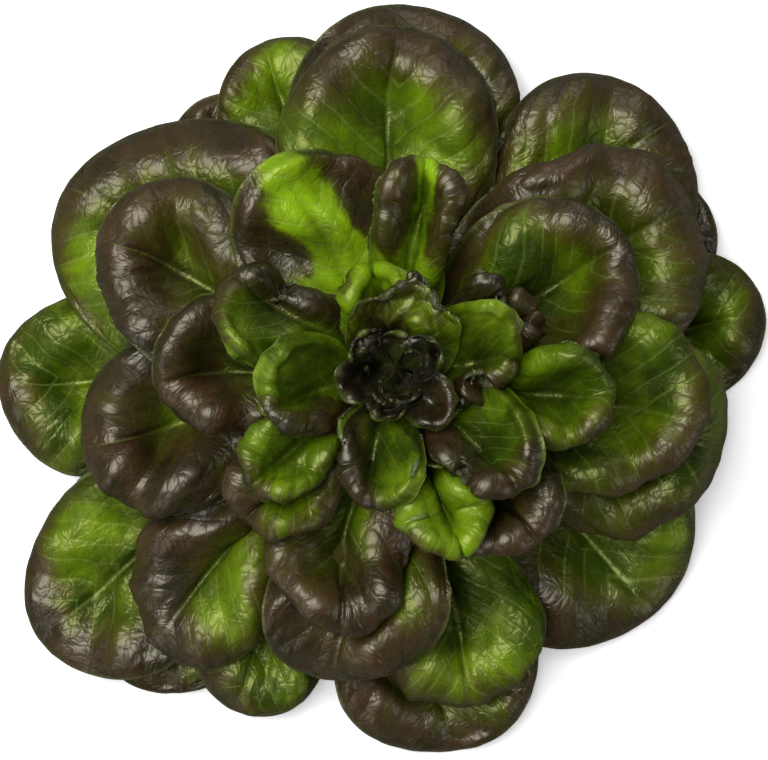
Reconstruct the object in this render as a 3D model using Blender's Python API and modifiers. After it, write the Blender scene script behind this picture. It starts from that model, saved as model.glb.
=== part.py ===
"""Builds an open butterhead lettuce: a cut stem, 41 separate leaves and the fused heart.

The head stands on its cut stem with the growth axis along Z, the origin in the middle of the cut.
Every leaf is a plan outline laid on its own layer of a nested family of bowls, so that a leaf
nearer the heart always lies above the ones outside it. Lengths below are millimetres.
"""
import math

import bmesh
import bpy
import numpy as np

MM = 0.001

# The stem: radius against height, from the cut up to where the heart begins.
STEM_PROFILE = (
    (13.2, 0.0), (14.0, 1.0), (13.9, 4.0), (13.3, 9.0), (11.9, 18.0),
    (10.2, 26.5), (9.0, 31.5), (7.9, 38.0), (6.7, 46.0))
STEM_SIDES = 20
WELD = 0.01

# One line per layer, from the ground leaves (0) to the heart (1): where on that scale, height
# and radius of the leaf root, how far the bowl climbs, over what distance, and its droop at
# DROOP_AT from the axis.
LAYER_AT = (0.00, 0.12, 0.30, 0.50, 0.75, 1.00)
ROOT_HEIGHT = (4.0, 9.0, 17.0, 27.0, 38.0, 50.0)
ROOT_RADIUS = (14.9, 14.3, 12.9, 10.9, 7.9, 4.4)
CLIMB = (15.0, 24.0, 38.0, 46.0, 50.0, 38.0)
CLIMB_OVER = (26.0, 34.0, 36.0, 29.0, 20.0, 8.0)
DROOP = (22.0, 25.0, 23.0, 15.0, 8.0, 4.0)
DROOP_AT = 120.0

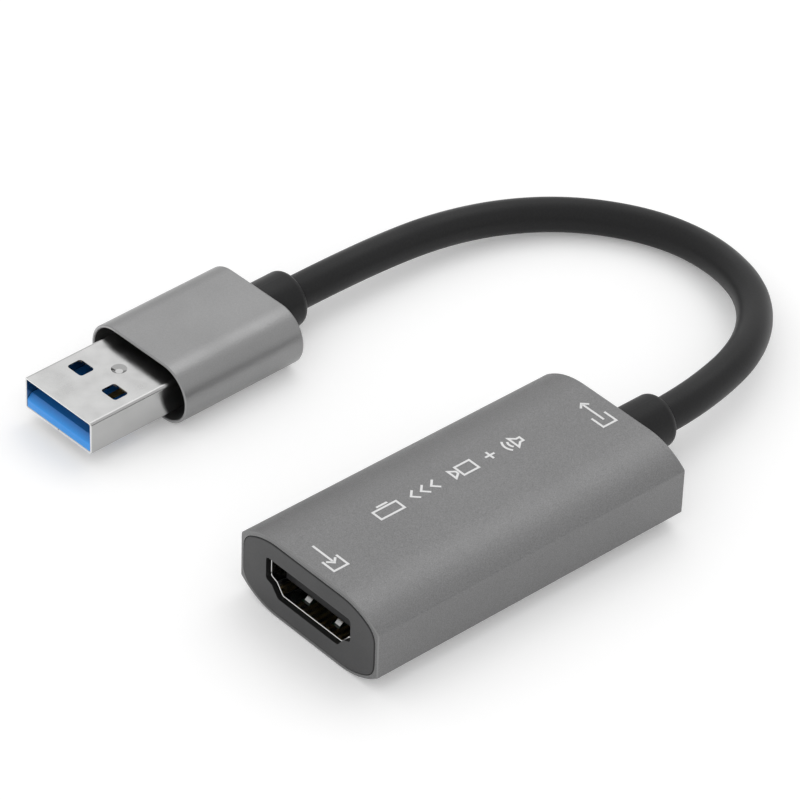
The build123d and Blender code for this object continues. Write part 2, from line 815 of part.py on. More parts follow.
# Plug sleeve: a metal cup with round sides, open to the front
with BuildPart() as plug_sleeve:
    with BuildSketch(across(plug_frame, plug_shell_out)):
        SlotOverall(sleeve_width, sleeve_height)
    extrude(amount=-sleeve_length)
    fillet(plug_sleeve.faces().sort_by(plug_axis)[-1].edges(), radius=sleeve_rear_round)
    chamfer(plug_sleeve.faces().sort_by(plug_axis)[0].edges(), length=sleeve_edge_break)
    with BuildSketch(across(plug_frame, plug_shell_out)):
        SlotOverall(sleeve_width - 2 * sleeve_wall, sleeve_height - 2 * sleeve_wall)
    extrude(amount=-(sleeve_length - sleeve_end_wall), mode=Mode.SUBTRACT)
    sleeve_lip = plug_sleeve.faces().sort_by(plug_axis)[0].inner_wires()[0]
    chamfer(sleeve_lip.edges(), length=sleeve_edge_break)
    with BuildSketch(across(plug_frame, relief_seat - overrun)):
        Circle(relief_neck_diameter / 2 + relief_hole_gap)
    extrude(amount=-(sleeve_end_wall + 2 * overrun), mode=Mode.SUBTRACT)
plug_sleeve.part.label = "plug_sleeve"
export_step(plug_sleeve.part, "parts/plug_sleeve.step")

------

● **What you are asked to do**
Every line that holds the word "Blender" counts once; state the total number of such lines and nothing else.

● **Exercise solution**
2